The authors of [1] give a short snippet in Fig. 18, that gives a sum-of-squares [first order] avalanche statistic with randomized inputs, flipping each bit to compute $\Delta_1$ as in property 1 above. They stick to the constants from MurmurHash3 and includes Variant13 from Stafford since they conclude that they may be close to optimal with regards to $\Delta_1$.

Fig. 18 of [1] , contains a glaring bug by the way, maybe that's not the code they used when doing their search but a simple error that got introduced when formatting the code for the paper:
  long x = w ^ m.mix(v ^ (1 << i));
should of course be:
  long x = w ^ m.mix(v ^ (1L << i));)

Anyhow, what is nice about xor-shifting is that it's guaranteed to be bijective on $2^b$ as long as the amount shifted, $s$, is $0 < s < b$. (This can be verified by checking that the binary matrices of $(I + L^s)$ and $(I + R^s)$ have inverses.)
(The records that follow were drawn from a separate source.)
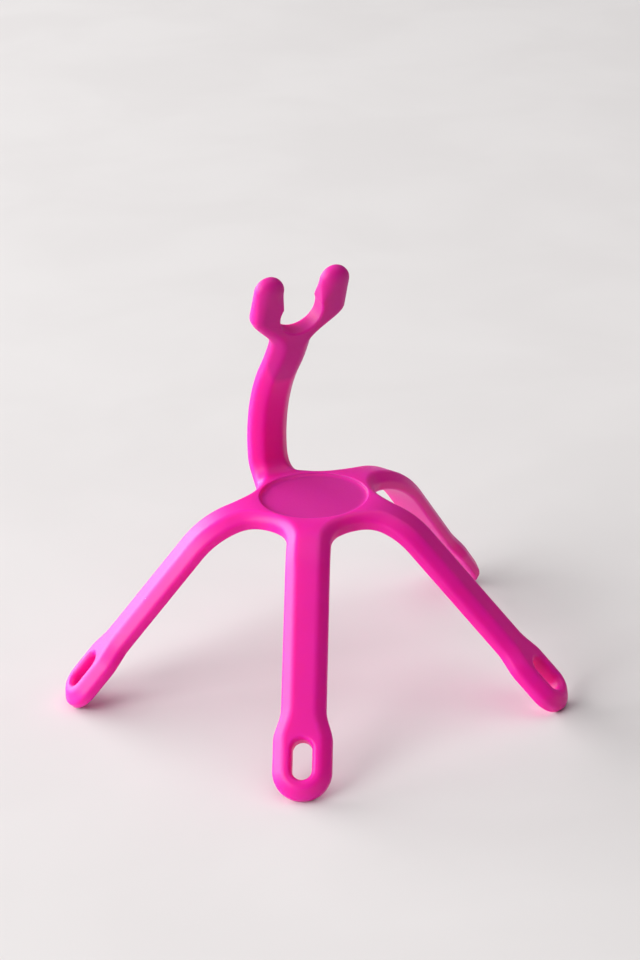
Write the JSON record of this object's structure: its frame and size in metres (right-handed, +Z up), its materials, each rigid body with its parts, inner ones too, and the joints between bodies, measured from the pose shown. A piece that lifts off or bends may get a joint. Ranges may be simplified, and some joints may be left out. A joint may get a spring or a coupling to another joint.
{
  "type": "flexible phone stand",
  "caption": "Flexible stand with bendable legs ending in slotted loops and a bendable forked arm that holds a phone by the grip on its back.",
  "frame": {"origin": "middle of the outline on the surface that the four feet stand on", "axes": "+Z up; -Y towards the front leg, the leg nearest the viewer in the picture; +X to the viewer's right"},
  "size_m": [0.1672, 0.1592, 0.1417],
  "materials": {
    "silicone": "satin moulded silicone, pink",
    "plate_steel": "plain stamped steel",
    "wire": "drawn soft wire"
  },
  "bodies": {
    "root": {"silicone_body": "silicone", "hub_plate": "plate_steel", "front_leg_wire": "wire", "right_leg_wire": "wire", "rear_leg_wire": "wire", "grip_arm_wire": "wire", "left_leg_wire": "wire"}
  },
  "joints": []
}
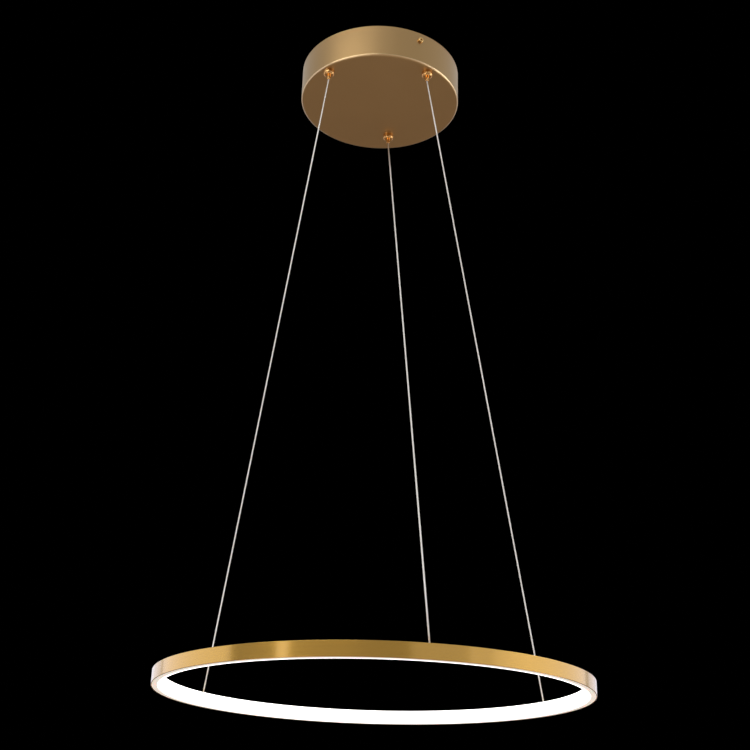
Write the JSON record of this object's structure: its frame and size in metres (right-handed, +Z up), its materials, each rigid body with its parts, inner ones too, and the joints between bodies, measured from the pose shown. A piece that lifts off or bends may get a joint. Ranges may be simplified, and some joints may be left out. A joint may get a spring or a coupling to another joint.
{
  "type": "ring pendant light",
  "caption": "Thin lit ring hung level on slanting wires from a round ceiling canopy, with push-to-release grippers that set its height.",
  "frame": {"origin": "on the ceiling, on the canopy's axis, midway between the two ceiling screws", "axes": "+Z up, out of the ceiling bar's upper face; +X to the right and +Y away from the viewer of the picture"},
  "size_m": [0.6, 0.6, 1.026],
  "materials": {
    "satin_gold": "satin gold lacquer on drawn steel",
    "zinc_steel": "bright zinc plating",
    "gold_screw": "polished",
    "white_case": "fine matt texture",
    "circuit_board": "solder mask",
    "tape_yellow": "tape over a wound core",
    "capacitor_sleeve": "shrunk sleeve",
    "terminal_plastic": "moulded",
    "polished_copper_gold": "polished and plated",
    "hard_steel": "bright",
    "wire_jacket": "thin milky jacket over a steel strand",
    "brushed_brass": "brushed lengthwise and anodised in a brass tone",
    "milky_diffuser": "opal, lit from inside",
    "strip_white": "white solder mask",
    "led_phosphor": "phosphor gel",
    "plain_aluminium": "mill finish"
  },
  "bodies": {
    "canopy": {"canopy_shell": "satin_gold", "ceiling_bar": "zinc_steel", "side_screws": "gold_screw", "driver_case": "white_case", "driver_lid": "white_case", "driver_board": "circuit_board", "driver_transformer": "tape_yellow", "driver_capacitor": "capacitor_sleeve", "driver_screws": "zinc_steel", "terminal_block": "terminal_plastic", "terminal_screws": "zinc_steel", "terminal_fixings": "zinc_steel", "earth_washer": "gold_screw", "earth_screw": "gold_screw", "gripper_washers": "zinc_steel", "gripper_nuts": "zinc_steel", "gripper_body_left": "polished_copper_gold", "gripper_spring_left": "hard_steel", "gripper_plug_left": "polished_copper_gold", "wire_tail_left": "wire_jacket", "suspension_wire_left": "wire_jacket", "gripper_body_right": "polished_copper_gold", "gripper_spring_right": "hard_steel", "gripper_plug_right": "polished_copper_gold", "wire_tail_right": "wire_jacket", "suspension_wire_right": "wire_jacket", "gripper_body_middle": "polished_copper_gold", "gripper_spring_middle": "hard_steel", "gripper_plug_middle": "polished_copper_gold", "wire_tail_middle": "wire_jacket", "suspension_wire_middle": "wire_jacket"},
    "ring": {"ring_channel_front": "brushed_brass", "ring_channel_back": "brushed_brass", "diffuser": "milky_diffuser", "led_strip": "strip_white", "led_packages": "led_phosphor", "splice_bar_left": "plain_aluminium", "splice_bar_right": "plain_aluminium", "splice_screws": "gold_screw", "eyelets": "polished_copper_gold", "wire_stops": "hard_steel"},
    "plunger_left": {"release_plunger_left": "polished_copper_gold", "gripper_balls_left": "hard_steel"},
    "plunger_right": {"release_plunger_right": "polished_copper_gold", "gripper_balls_right": "hard_steel"},
    "plunger_middle": {"release_plunger_middle": "polished_copper_gold", "gripper_balls_middle": "hard_steel"}
  },
  "joints": [
    {"name": "ring_lift", "type": "slide", "parent": "canopy", "child": "ring", "axis": [0, 0, 1], "range_m": [0, 0.4], "deforming": ["suspension_wire_left", "suspension_wire_right", "suspension_wire_middle"]},
    {"name": "gripper_release_left", "type": "slide", "parent": "canopy", "child": "plunger_left", "axis": [0, 0, 1], "range_m": [0, 0.002], "stiffness_N_per_m": 500, "springref_m": -0.003, "deforming": ["gripper_spring_left"]},
    {"name": "gripper_release_right", "type": "slide", "parent": "canopy", "child": "plunger_right", "axis": [0, 0, 1], "range_m": [0, 0.002], "stiffness_N_per_m": 500, "springref_m": -0.003, "deforming": ["gripper_spring_right"]},
    {"name": "gripper_release_middle", "type": "slide", "parent": "canopy", "child": "plunger_middle", "axis": [0, 0, 1], "range_m": [0, 0.002], "stiffness_N_per_m": 500, "springref_m": -0.003, "deforming": ["gripper_spring_middle"]}
  ]
}
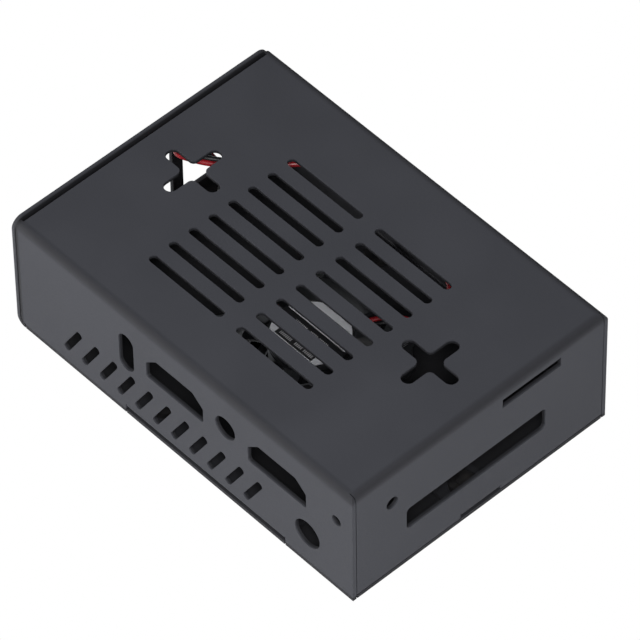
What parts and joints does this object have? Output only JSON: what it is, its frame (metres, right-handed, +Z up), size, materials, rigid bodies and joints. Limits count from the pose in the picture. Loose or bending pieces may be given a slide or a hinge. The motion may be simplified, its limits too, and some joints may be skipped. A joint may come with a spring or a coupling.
{
  "type": "single board computer case",
  "caption": "Black folded steel case for a single board computer, with slotted top, hanging holes, slanted side vents, port openings and a small fan inside on the cover",
  "frame": {"origin": "middle of the footprint, on the surface the case stands on", "axes": "X along the case, away from the open port end; Y towards the plain long wall; Z up"},
  "size_m": [0.0962, 0.0668, 0.03],
  "materials": {
    "black_coat": "fine matte black powder coat on folded sheet steel",
    "screw_steel": "black oxide steel",
    "zinc_nuts": "plated steel",
    "black_plastic": "moulded black plastic",
    "label_paper": "silver grey printed film label",
    "circuit_green": "green circuit board",
    "bright_steel": "bright steel",
    "magnet_black": "bonded rubber magnet",
    "bronze": "sintered bronze bearing",
    "bobbin_white": "off white plastic",
    "copper": "enamelled copper wire",
    "red_lead": "red insulation",
    "black_lead": "black insulation",
    "contact_metal": "tin plated brass"
  },
  "bodies": {
    "case": {"top_shell": "black_coat", "bottom_cover": "black_coat", "cover_screws": "screw_steel", "press_nuts": "screw_steel", "board_standoffs": "zinc_nuts", "fan_frame": "black_plastic", "fan_bearing": "bronze", "fan_stator_core": "bright_steel", "fan_bobbin": "bobbin_white", "fan_windings": "copper", "fan_circuit_board": "circuit_green", "fan_label": "label_paper", "fan_screws": "screw_steel", "fan_nuts": "zinc_nuts", "fan_lead_red": "red_lead", "fan_lead_black": "black_lead", "plug_housing": "black_plastic", "plug_contacts": "contact_metal"},
    "impeller": {"fan_impeller": "black_plastic", "fan_yoke": "bright_steel", "fan_magnet": "magnet_black", "fan_shaft": "bright_steel", "fan_retainer": "bobbin_white"}
  },
  "joints": [
    {"name": "fan_spin", "type": "hinge", "parent": "case", "child": "impeller", "pos_m": [0.0005, 0, 0.0059], "axis": [0, 0, 1], "continuous": true}
  ]
}
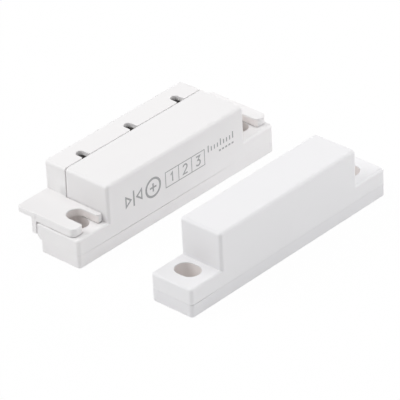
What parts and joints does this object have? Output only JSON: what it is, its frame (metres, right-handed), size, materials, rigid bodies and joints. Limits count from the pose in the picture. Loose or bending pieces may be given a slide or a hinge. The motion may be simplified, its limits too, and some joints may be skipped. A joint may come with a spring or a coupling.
{
  "type": "magnetic door contact",
  "caption": "Surface magnetic door contact: a switch unit with a slide-on cover over its screw terminals, and a matching magnet unit, both with slotted mounting ears.",
  "frame": {"origin": "middle of the pair's outline on the mounting plane", "axes": "+X along both units, +Y from the magnet unit towards the switch unit and its terminals, +Z away from the wall"},
  "size_m": [0.065, 0.0512, 0.0164],
  "materials": {
    "housing_white": "satin moulded white",
    "base_white": "satin moulded white",
    "cover_white": "satin moulded white",
    "terminal_brass": "plated brass strip",
    "washer_steel": "zinc plated",
    "screw_steel": "nickel plated",
    "tinned_copper": "tinned wire",
    "reed_alloy": "drawn nickel-iron",
    "reed_glass": "clear, faint green",
    "potting": "cast compound",
    "magnet_alloy": "ground cast magnet"
  },
  "bodies": {
    "housings": {"switch_housing": "housing_white", "switch_base_plate": "base_white", "magnet_housing": "housing_white", "magnet_base_plate": "base_white", "bar_magnet": "magnet_alloy", "reed_glass_tube": "reed_glass", "reed_common_blade": "reed_alloy", "reed_nc_contact": "reed_alloy", "reed_no_contact": "reed_alloy", "potting_compound": "potting", "terminal_plate_common": "terminal_brass", "jumper_lead_common": "tinned_copper", "terminal_plate_nc": "terminal_brass", "jumper_lead_nc": "tinned_copper", "terminal_plate_no": "terminal_brass", "jumper_lead_no": "tinned_copper"},
    "cover": {"terminal_cover": "cover_white"},
    "washer_common": {"clamp_washer_common": "washer_steel"},
    "screw_common": {"terminal_screw_common": "screw_steel"},
    "washer_nc": {"clamp_washer_nc": "washer_steel"},
    "screw_nc": {"terminal_screw_nc": "screw_steel"},
    "washer_no": {"clamp_washer_no": "washer_steel"},
    "screw_no": {"terminal_screw_no": "screw_steel"}
  },
  "joints": [
    {"name": "cover_slide", "type": "slide", "parent": "housings", "child": "cover", "axis": [0, 1, 0], "range_m": [0, 0.018]},
    {"name": "washer_lift_common", "type": "slide", "parent": "housings", "child": "washer_common", "axis": [0, 0, 1], "range_m": [0, 0.0009]},
    {"name": "screw_turn_common", "type": "hinge", "parent": "washer_common", "child": "screw_common", "pos_m": [-0.0159, 0.02127, 0.009], "axis": [0, 0, 1], "range_deg": [0, 720]},
    {"name": "washer_lift_nc", "type": "slide", "parent": "housings", "child": "washer_nc", "axis": [0, 0, 1], "range_m": [0, 0.0009]},
    {"name": "screw_turn_nc", "type": "hinge", "parent": "washer_nc", "child": "screw_nc", "pos_m": [-0.0005, 0.02127, 0.009], "axis": [0, 0, 1], "range_deg": [0, 720]},
    {"name": "washer_lift_no", "type": "slide", "parent": "housings", "child": "washer_no", "axis": [0, 0, 1], "range_m": [0, 0.0009]},
    {"name": "screw_turn_no", "type": "hinge", "parent": "washer_no", "child": "screw_no", "pos_m": [0.0149, 0.02127, 0.009], "axis": [0, 0, 1], "range_deg": [0, 720]}
  ],
  "couplings": [
    {"joint": "screw_turn_common", "follows": "washer_lift_common", "rad_per_m": 13963},
    {"joint": "screw_turn_nc", "follows": "washer_lift_nc", "rad_per_m": 13963},
    {"joint": "screw_turn_no", "follows": "washer_lift_no", "rad_per_m": 13963}
  ]
}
What is not so nice, in the context of creating mixers, is that low input Hamming weights tends to stay low, thus not mixing things as fast as we would like.

Multiplication is a really nice operation in this context; the topmost bits are influence by all bits of lower significance.  As long as the constant is odd and the multiplication is done modulo $2^b$, an inverse exists and the operation is thus bijective. What's not so nice is that high input bits can't influence low order bits (when the modulus is on the form $2^b$).

Doing an interleaving of multiplying and xorshifting (to the right) is a really brilliant idea; multiplying makes all low order bits influence the top most bits. Xorshifting folds the topmost bits down to the right. And the defect that xorshifting has w.r.t. Hamming weights is mostly remedied by multiplication.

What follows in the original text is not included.